Si cette parole bouleversante au sens propre est devenue si rare aujourd'hui, c'est bien sûr d'abord - tant pis pour le déclinisme ! - parce que notre monde, même le plus urbain et le plus cultivé, dans son pragmatisme du verbe est gravement dépouillé de cette irrigation des humanités, de cette passion de la langue belle et juste, de cette histoire qui savait édifier en chacun un socle irremplaçable à partir duquel l'expression s'amplifiait, royale. Qu'on lise Jean Jaurès, les grands orateurs révolutionnaires, et on comprendra aisément ce que je signifie.

Mais il y a bien plus.

C'est surtout à cause de la disparition, dans leur plénitude, dans la parole publique sous toutes ses formes et dans tous les registres, de ces qualités fondamentales qui autorisent ce à partir de quoi un discours ressemble moins à un formalisme ennuyeux qu'à un flux d'existence, une coulée de vie qui projette l'identité et la vigueur personnelles de l'orateur dans les esprits de ceux qui l'écoutent et ne peuvent s'en distraire.

Liberté, courage, sincérité, l'intelligence comme un défi, le mot comme une invention, le refus de la pensée tiède et convenue si fréquente parce que dans l'arbitrage intime, la plupart choisissent la peur de tout dire plutôt que l'honneur d'être homme par l'intégrité et la qualité de ce qu'on dit. Il n'y a pas d'excuse pour cette faiblesse générale. Rien ne justifie, dans aucun champ, ni en politique ni dans l'entreprise ni dans les médias, que la dissimulation et le mensonge, la frilosité et la convention soient en quelque sorte aujourd'hui un passage obligé.

La parole meurt de n'être plus prise au sérieux. De devenir un ornement au lieu d'être consubstantielle à la dignité de l'humain.

C'est sans doute en raison de cette éprouvante difficulté morale et intellectuelle à compter authentiquement sur soi que la plupart des leaders s'illusionnent sur leur aptitude à diriger par la parole. Comme la plupart se sentent dépassés par ce qu'exigerait une parole vraie, forte et libre, ils prétendent la posséder en s'accommodant de la proférer banale, sans saveur ni vigueur.
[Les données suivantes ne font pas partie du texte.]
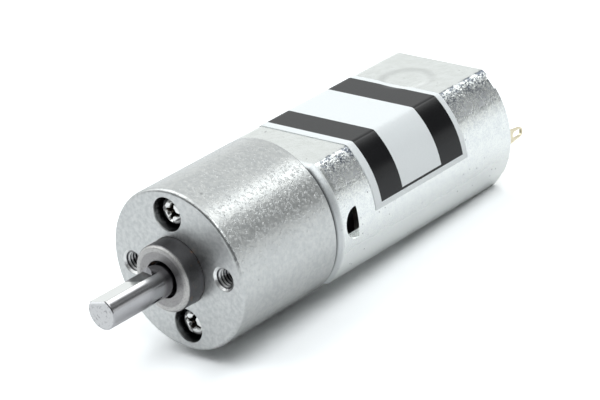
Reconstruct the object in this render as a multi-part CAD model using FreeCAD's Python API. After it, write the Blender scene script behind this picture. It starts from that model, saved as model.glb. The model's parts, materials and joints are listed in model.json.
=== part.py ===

J'ai aimé dans notre réflexion collective le consensus sur l'énorme importance de la parole pour les chefs d'entreprise, les grands patrons, tant pour leurs salariés, leurs actionnaires et leur clientèle qu'auprès des médias. Pourquoi la multitude de ces discours, pour se parer de gravité, sont-ils en même temps si profondément ennuyeux ? Parce qu'il est clair que pour ces élites du pouvoir et de l'argent il faut se laisser à la porte de sa parole et faire passer un discours pour remarquable précisément parce qu'il endort. La passion, pour elles, est une faute de goût. Alors qu'elle est le sang qui irrigue le verbe même si je ne méconnais pas dans l'immense vivier de l'oralité la diversité des genres et qu'on peut par exemple préférer le partage à l'emprise, guider doucement plus que soumettre rudement.

Il n'y a pas de fatalité à ce que cette formidable chance que constitue la parole ne soit pas offerte à ceux qui en auraient le plus besoin. J'ai été effaré, il y a quelques semaines, par la piètre prestation de Patrick Kron sur TF1. Tout était bien appris, distillé, présenté mais c'était mauvais : rien ne surgissait de lui. Les éléments de langage faisaient se dérouler une juxtaposition monotone d'éléments mais en aucun cas ne structuraient un langage. Pour cela, il convient non pas de répéter mais de se jeter à parole perdue pour emporter autrui dans son élan. On en était loin.

Il n'est personne qui ne croit savoir parler.

Pourtant, pour beaucoup de ces contents de soi, le silence permettrait aux autres, dans les univers multiples où le leadership a à s'exercer, au moins de s'imaginer qu'une parole entraînante, singulière est possible et donc de conserver leurs illusions.